Unlike a CPU, a GPU can reduce memory subsystem load by dynamically changing the number of available registers (from 64 to 256 per thread).
Simultaneous Execution of Several Tasks
Several hardware modules of GPU enable concurrent execution of entirely different tasks. For example, Asynchronous copy from and to GPU, image processing on Jetson, tensor kernels for neural networks, video decoding, and encoding, computations on GPU, DirectX, OpenGL, and Vulkan for rendering.
All modern GPUs come with shared memory, which is several times faster than the bandwidth of a CPU’s L1 cache. It’s designed explicitly for algorithms with a high degree of locality.
GPUs offer significantly greater flexibility and a practical alternative for specialized embedded applications, including FPGAs (Field-Programmable Gate Arrays) and ASICs (Application-Specific Integrated Circuits).

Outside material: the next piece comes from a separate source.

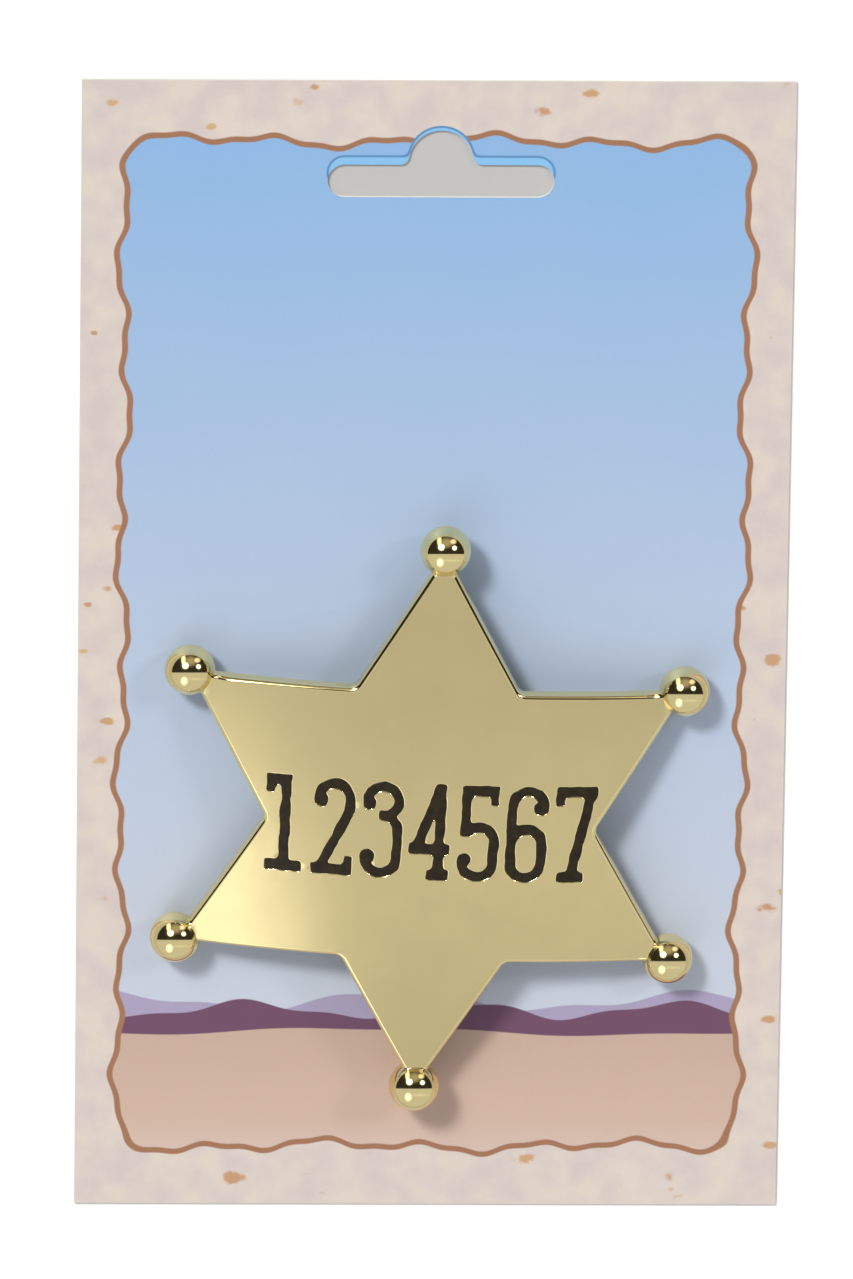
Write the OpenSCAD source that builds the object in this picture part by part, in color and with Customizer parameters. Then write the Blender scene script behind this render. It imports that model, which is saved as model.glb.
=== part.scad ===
// Six-pointed star badge with a ball on each tip, on the card it hangs from.
// Millimetres. The card lies on its back with its head towards +Y, and the
// origin is the middle of its back face. The badge lies over it, face up.

/* [Card] */
// Width of the board
card_w = 101.6; // [98:0.1:120]
// Height of the board, from foot to head
card_h = 171.4; // [165:0.1:200]
// Thickness of the board
card_t = 0.6; // [0.4:0.1:1.5]

/* [Hang slot] */
// Overall width of the slot, round ends included
slot_w = 32.3; // [28:0.1:36]
// Height of the slot's bar
slot_bar_h = 4.9; // [4.5:0.1:6]
// Radius of the round rise in the middle of the slot
slot_rise_r = 4.6; // [4.2:0.1:6]
// How far the rise's centre lies above the bar's centre
slot_rise_up = 3; // [1.5:0.1:3.5]
// Radius of the fillets between the bar and the rise
slot_fillet = 1.4; // [0.5:0.1:2]
// Slot's middle, to the right of the card's middle
slot_x = 0.4; // [-2:0.1:2]
// Slot's middle, above the card's middle
slot_y = 70.7; // [66:0.1:74]

/* [Star] */
// Distance from the star's middle to the centre of each ball
star_r = 41; // [40:0.5:43]
// Thickness of the plate
plate_t = 2.2; // [1.8:0.1:2.6]
// Radius that the plate is curved to, from side to side
curve_across = 150; // [140:5:200]
// Radius that the plate is curved to, from top to bottom
curve_along = 300; // [280:5:400]
// Radius of each ball
ball_r = 3.65; // [3:0.05:4]
// Clearance between the four side balls and the card
ball_clear = 0.3; // [0.1:0.1:0.6]
// Star's middle, to the right of the card's middle
star_x = -0.2; // [-3:0.1:3]
// Star's middle, above the card's middle
star_y = -24; // [-30:0.5:-18]
// Clockwise turn of the star on the card, in degrees
star_turn = 2.5; // [0:0.5:5]

/* [Figures] */
// Height of a figure
fig_h = 15; // [14:0.1:16]
// Width of a figure
fig_w = 6.2; // [6:0.1:6.4]
// Distance from one figure's middle to the next
fig_pitch = 6.95; // [6.8:0.05:7.2]
// Width of a figure's stems and curves
stem_w = 1.75; // [1.6:0.05:1.8]
// Height of a figure's flat slabs
slab_h = 1.9; // [1.7:0.05:2]
// Width of the short serifs that stand on the slabs' ends
serif_w = 1.5; // [1.3:0.05:1.6]
// Radius of the drop that ends a curve
drop_r = 1.2; // [1.1:0.05:1.25]
// Depth of the sunk figures below the face
sunk = 0.5; // [0.4:0.1:0.8]
// How far the enamel's top lies below the face
enamel_low = 0.1; // [0.05:0.05:0.2]
// Gap between the enamel and the walls of its recess
enamel_gap = 0.04; // [0.02:0.01:0.1]
// How far the row of figures lies below the star's middle
row_down = 0.5; // [0:0.1:2]

/* [Pin] */
// Length of the strap that holds the pin
strap_l = 30; // [28:1:34]
// Width of the strap
strap_w = 5; // [4:0.5:6]
// Thickness of the strap
strap_t = 0.9; // [0.7:0.1:1.2]
// Diameter of the needle
needle_d = 0.9; // [0.8:0.05:1.2]
// Depth of the needle's axis behind the plate's middle surface
needle_back = 5.2; // [4.8:0.1:5.5]
// Seam between the strap and the plate's back
pin_seam = 0.05; // [0.03:0.01:0.1]

/* [Hidden] */
$fn = 64;

points = 6;
figures = 7;
face = plate_t / 2;
tall = 40;
// The cut of a recess runs this far out over the face.
cut_out = 2;

// The curved band is cut from a ring of this many degrees, and reaches this far to each side and down.
band_turn = 18;
band_half = 46;
band_deep = 14;
band_fn = 360;

// Half the figure's box, and the centre lines of its left and right stems.
fx = fig_w / 2;
fy = fig_h / 2;
stem_x = fx - stem_w / 2;
slab_y = fy - slab_h / 2;
serif_x = fx - serif_w / 2;
// The curves are half rings whose centres lie this high.
ring_y = fy - fx;
// A straight stroke runs this far into the curve that it joins.
lap = 0.3;
// Height of the slabs' serifs, and of the drop on a curve's end.
serif_h = 3.3;
drop_y = ring_y - 0.4;

// Drop of the plate's middle surface below its crown, at a point of the plan.
function sag(x, y) =
    curve_along - sqrt(pow(curve_along - curve_across + sqrt(curve_across * curve_across - x * x), 2) - y * y);

function tip(k) = [star_r * sin(360 / points * k), star_r * cos(360 / points * k)];

side_sag = sag(tip(1)[0], tip(1)[1]);
// Height of the plate's crown above the card's back, with the side balls just clear of the card.
star_z = card_t + ball_clear + ball_r + side_sag;

module on_card() {
    translate([star_x, star_y, star_z])
        rotate(-star_turn)
            children();
}

// The space between two offsets of the plate's middle surface, which is the outer side of a ring.
module curved_band(low, high) {
    ring_r = curve_along - curve_across;
    translate([0, 0, -curve_along])
        rotate([0, -90, 0])
            rotate(-band_turn / 2)
                rotate_extrude(angle = band_turn, $fn = band_fn)
                    intersection() {
                        translate([ring_r, 0])
                            difference() {
                                circle(curve_across + high, $fn = band_fn);
                                circle(curve_across + low, $fn = band_fn);
                            }
                        translate([curve_along - band_deep, -band_half])
                            square([2 * band_deep, 2 * band_half]);
                    }
}

// A column of the plan that its children draw, through the whole height of the plate.
module column() {
    translate([0, 0, -tall / 2])
        linear_extrude(tall)
            children();
}

// Figures. Each part takes in all its edges by "trim", so that the enamel clears its recess.

module stroke(a, b, w, trim) {
    run = b - a;
    translate(a)
        rotate(atan2(run[1], run[0]))
            translate([trim, trim - w / 2])
                square([norm(run) - 2 * trim, w - 2 * trim]);
}

module curve(y, from, to, trim) {
    far = 3 * fx;
    mid = (from + to) / 2;
    translate([0, y])
        intersection() {
            difference() {
                circle(fx - trim);
                circle(fx - stem_w + trim);
            }
            polygon([
                [0, 0],
                far * [cos(from), sin(from)],
                far * [cos((from + mid) / 2), sin((from + mid) / 2)],
                far * [cos(mid), sin(mid)],
                far * [cos((mid + to) / 2), sin((mid + to) / 2)],
                far * [cos(to), sin(to)]
            ]);
        }
}

module drop(x, y, trim) {
    translate([x, y])
        circle(drop_r - trim);
}

module slab(x1, x2, y, trim) {
    stroke([x1, y], [x2, y], slab_h, trim);
}

module stem(x, y1, y2, trim) {
    stroke([x, y1], [x, y2], stem_w, trim);
}

module serif(x, y1, y2, trim) {
    stroke([x, y1], [x, y2], serif_w, trim);
}

// The bowl that closes the foot of 3, 5 and 6.
module low_bowl(top_y, trim) {
    stem(stem_x, -ring_y - lap, top_y + lap, trim);
    curve(-ring_y, -180, 0, trim);
}

module open_end(trim) {
    stem(-stem_x, -ring_y - lap, -drop_y, trim);
    drop(-fx + drop_r, -drop_y, trim);
}

module one(trim) {
    foot_x = 2.8;
    flag_x = 3;
    flag_h = 3.1;
    stem(0, -fy, fy, trim);
    slab(-foot_x, foot_x, -slab_y, trim);
    slab(-flag_x, 0, slab_y, trim);
    serif(-flag_x + serif_w / 2, fy - flag_h, fy, trim);
}

module two(trim) {
    neck_y = 2.2;
    slant_top = [stem_x, 2.5];
    slant_foot = [-stem_x + 0.3, -fy + 0.6];
    curve(ring_y, 0, 180, trim);
    drop(-fx + drop_r, drop_y, trim);
    stem(-stem_x, drop_y, ring_y + lap, trim);
    stem(stem_x, neck_y, ring_y + lap, trim);
    stroke(slant_top, slant_foot, stem_w, trim);
    slab(-fx, fx, -slab_y, trim);
    serif(serif_x, -fy, -fy + serif_h, trim);
}

module three(trim) {
    waist = ring_y - 2 * fx + stem_w;
    tongue = [-0.6, 0.4];
    curve(ring_y, -90, 180, trim);
    drop(-fx + drop_r, drop_y, trim);
    stem(-stem_x, drop_y, ring_y + lap, trim);
    slab(tongue[0], tongue[1], ring_y - fx + stem_w / 2, trim);
    curve(waist, 0, 90, trim);
    low_bowl(waist, trim);
    open_end(trim);
}

module four(trim) {
    stem_at = 1.35;
    bar_y = -2.6;
    foot_x = 0.5;
    slant_top = [stem_at, fy - 0.3];
    slant_foot = [-stem_x + 0.2, bar_y - 0.3];
    stem(stem_at, -fy, fy, trim);
    slab(-foot_x, fx, -slab_y, trim);
    slab(-fx, fx, bar_y, trim);
    stroke(slant_top, slant_foot, stem_w, trim);
}

module five(trim) {
    waist = -1.2;
    left_in = 0.3;
    right_in = 0.2;
    stem_foot = -0.6;
    slab(-fx + left_in, fx - right_in, slab_y, trim);
    serif(serif_x - right_in, fy - serif_h, fy, trim);
    stem(-stem_x + left_in, stem_foot, fy, trim);
    curve(waist, 0, 150, trim);
    low_bowl(waist, trim);
    open_end(trim);
}

module six(trim) {
    waist = -1.4;
    curve(ring_y, 0, 180, trim);
    drop(fx - drop_r, drop_y, trim);
    stem(stem_x, drop_y, ring_y + lap, trim);
    stem(-stem_x, -ring_y - lap, ring_y + lap, trim);
    curve(waist, 0, 180, trim);
    low_bowl(waist, trim);
}

module seven(trim) {
    foot = [-2.5, 1.6];
    slant_top = [stem_x, fy - 0.5];
    slant_foot = [-0.5, -fy + 0.5];
    slab(-fx, fx, slab_y, trim);
    serif(-serif_x, fy - serif_h, fy, trim);
    stroke(slant_top, slant_foot, stem_w, trim);
    slab(foot[0], foot[1], -slab_y, trim);
}

module figure_plan(k, trim) {
    first = -(figures - 1) / 2 * fig_pitch;
    translate([first + (k - 1) * fig_pitch, -row_down]) {
        if (k == 1) one(trim);
        if (k == 2) two(trim);
        if (k == 3) three(trim);
        if (k == 4) four(trim);
        if (k == 5) five(trim);
        if (k == 6) six(trim);
        if (k == 7) seven(trim);
    }
}

// Pieces

module star_outline() {
    rotate(90)
        circle(star_r, $fn = 3);
    rotate(-90)
        circle(star_r, $fn = 3);
}

module star() {
    color([0.82, 0.70, 0.38])
        on_card()
            difference() {
                union() {
                    intersection() {
                        column() star_outline();
                        curved_band(-face, face);
                    }
                    // Each ball's seam is turned outwards, clear of the plate.
                    for (k = [0:points - 1])
                        translate([tip(k)[0], tip(k)[1], -sag(tip(k)[0], tip(k)[1])])
                            rotate(90 - 360 / points * k)
                                sphere(ball_r);
                }
                for (k = [1:figures])
                    intersection() {
                        column() figure_plan(k, 0);
                        curved_band(face - sunk, face + cut_out);
                    }
            }
}

module figure(k) {
    color([0.06, 0.05, 0.05])
        on_card()
            intersection() {
                column() figure_plan(k, enamel_gap);
                curved_band(face - sunk + enamel_gap, face - enamel_low);
            }
}

// A block that hangs from the middle of the strap's thickness, down to the level "low".
module post(x, l, w, low) {
    top = -face - pin_seam - strap_t / 2 - sag(x, 0);
    translate([x - l / 2, -w / 2, low])
        cube([l, w, top - low]);
}

module pin_back() {
    strap_top = -face - pin_seam;
    half_strap = (strap_l - strap_w) / 2;
    post_x = strap_l / 2 - 3;
    post_l = 3;
    root_w = 3;
    root_below = 1;
    catch_w = 1.5;
    catch_r = 1.6;
    catch_lap = 0.4;
    past_catch = 1;
    needle_l = 2 * post_x + post_l / 2 + past_catch;
    point_l = 3;
    point_d = 0.1;
    color([0.75, 0.75, 0.74])
        on_card() {
            intersection() {
                column() {
                    square([2 * half_strap, strap_w], center = true);
                    for (side = [-1, 1])
                        translate([side * half_strap, 0])
                            circle(strap_w / 2);
                }
                curved_band(strap_top - strap_t, strap_top);
            }
            // Post at the needle's root
            post(-post_x, post_l, root_w, -needle_back - root_below);
            // Post and round catch near its point
            post(post_x, post_l, catch_w, -needle_back + catch_r - catch_lap);
            translate([post_x - post_l / 2, 0, -needle_back])
                rotate([0, 90, 0])
                    cylinder(h = post_l, r = catch_r);
            translate([-post_x, 0, -needle_back])
                rotate([0, 90, 0]) {
                    cylinder(h = needle_l, d = needle_d);
                    translate([0, 0, needle_l])
                        cylinder(h = point_l, d1 = needle_d, d2 = point_d);
                }
        }
}

// The cut between the slot's bar, its rise and the fillet that runs into both.
// The fillet's circle laps over both a little, so that their edges cross.
module fillet_cut() {
    lapped = 0.02;
    bar_top = slot_bar_h / 2;
    centre_y = bar_top + slot_fillet - lapped;
    up = centre_y - slot_rise_up;
    apart = slot_rise_r + slot_fillet - lapped;
    out = sqrt(apart * apart - up * up);
    meet = slot_rise_r / apart * [out, up] + [0, slot_rise_up];
    difference() {
        polygon([[0, 0], [out, 0], [out, bar_top], meet, [0, meet[1]]]);
        translate([out, centre_y])
            circle(slot_fillet);
    }
}

module hang_slot() {
    reach = slot_w / 2 - slot_bar_h / 2;
    translate([slot_x, slot_y]) {
        square([2 * reach, slot_bar_h], center = true);
        for (side = [-1, 1])
            translate([side * reach, 0])
                circle(slot_bar_h / 2);
        translate([0, slot_rise_up])
            circle(slot_rise_r);
        fillet_cut();
        mirror([1, 0])
            fillet_cut();
    }
}

module card() {
    color([0.72, 0.81, 0.89])
        linear_extrude(card_t)
            difference() {
                square([card_w, card_h], center = true);
                hang_slot();
            }
}

card();
star();
figure(1);  // figure_1
figure(2);  // figure_2
figure(3);  // figure_3
figure(4);  // figure_4
figure(5);  // figure_5
figure(6);  // figure_6
figure(7);  // figure_7
pin_back();
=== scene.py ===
# %% [markdown]
# A six-pointed star badge lies face up on the card it is sold on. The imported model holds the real
# sizes, and this script gives each piece its looks. We begin by loading that model, because all
# that follows is measured from it.

# %% Load the model
import math

import bmesh
import bpy
from mathutils import Matrix, Vector


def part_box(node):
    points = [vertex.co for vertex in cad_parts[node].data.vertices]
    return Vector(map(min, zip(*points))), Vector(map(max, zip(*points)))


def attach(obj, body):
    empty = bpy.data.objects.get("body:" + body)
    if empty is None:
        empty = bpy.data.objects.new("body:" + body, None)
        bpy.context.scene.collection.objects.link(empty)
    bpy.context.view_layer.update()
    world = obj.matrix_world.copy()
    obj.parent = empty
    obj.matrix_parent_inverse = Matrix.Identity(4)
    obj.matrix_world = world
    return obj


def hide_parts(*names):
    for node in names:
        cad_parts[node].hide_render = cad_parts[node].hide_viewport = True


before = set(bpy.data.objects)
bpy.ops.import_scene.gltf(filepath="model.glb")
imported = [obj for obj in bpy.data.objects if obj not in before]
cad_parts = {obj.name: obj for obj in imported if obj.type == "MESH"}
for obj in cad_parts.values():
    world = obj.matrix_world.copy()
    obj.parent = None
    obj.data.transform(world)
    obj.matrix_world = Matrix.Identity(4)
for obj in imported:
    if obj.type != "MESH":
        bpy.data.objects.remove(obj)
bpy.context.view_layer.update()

# %% [markdown]
# The badge's middle, its crown and the card's face come from the model's boxes. The star looks the
# same after half a turn, so the middle of its box is its own middle. Only the sizes that a box
# can't tell are named here, in metres.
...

Some Myths Related to GPUs
Overclocking can damage your card.
Overclocking may cause a reset of settings (mostly CPU), inconsistent behavior, or crash without any actual damage to the video card. Though heat and voltage can impact the card, modern GPUs are smart enough to either shut down or throttle to prevent damage.
Merely 96 kB of shared memory capacity for each multiprocessor.
If managed efficiently, 96 kB memory size is adequate for each multiprocessor.
Back and forth data copying to CPU can downgrade the performance.
It’s a myth. As the best solution, you can perform all processing on the GPU within a single task. You can copy the source data either once or asynchronously to the GPU and return the computation results to the CPU at the end.
To sum it up,
- GPUs serve as an excellent solution for fast and complex image processing tasks and outperform CPUs significantly.
- GPU’s parallel processing architecture results in processing time reduction for a single image.
- High GPU performance software can offer high energy efficiency, lower hardware cost, and lower cost of ownership.
- Further, GPU provides low power consumption, high performance, and flexibility for embedded and mobile applications and compete with highly specialized ASIC/FPGA solutions.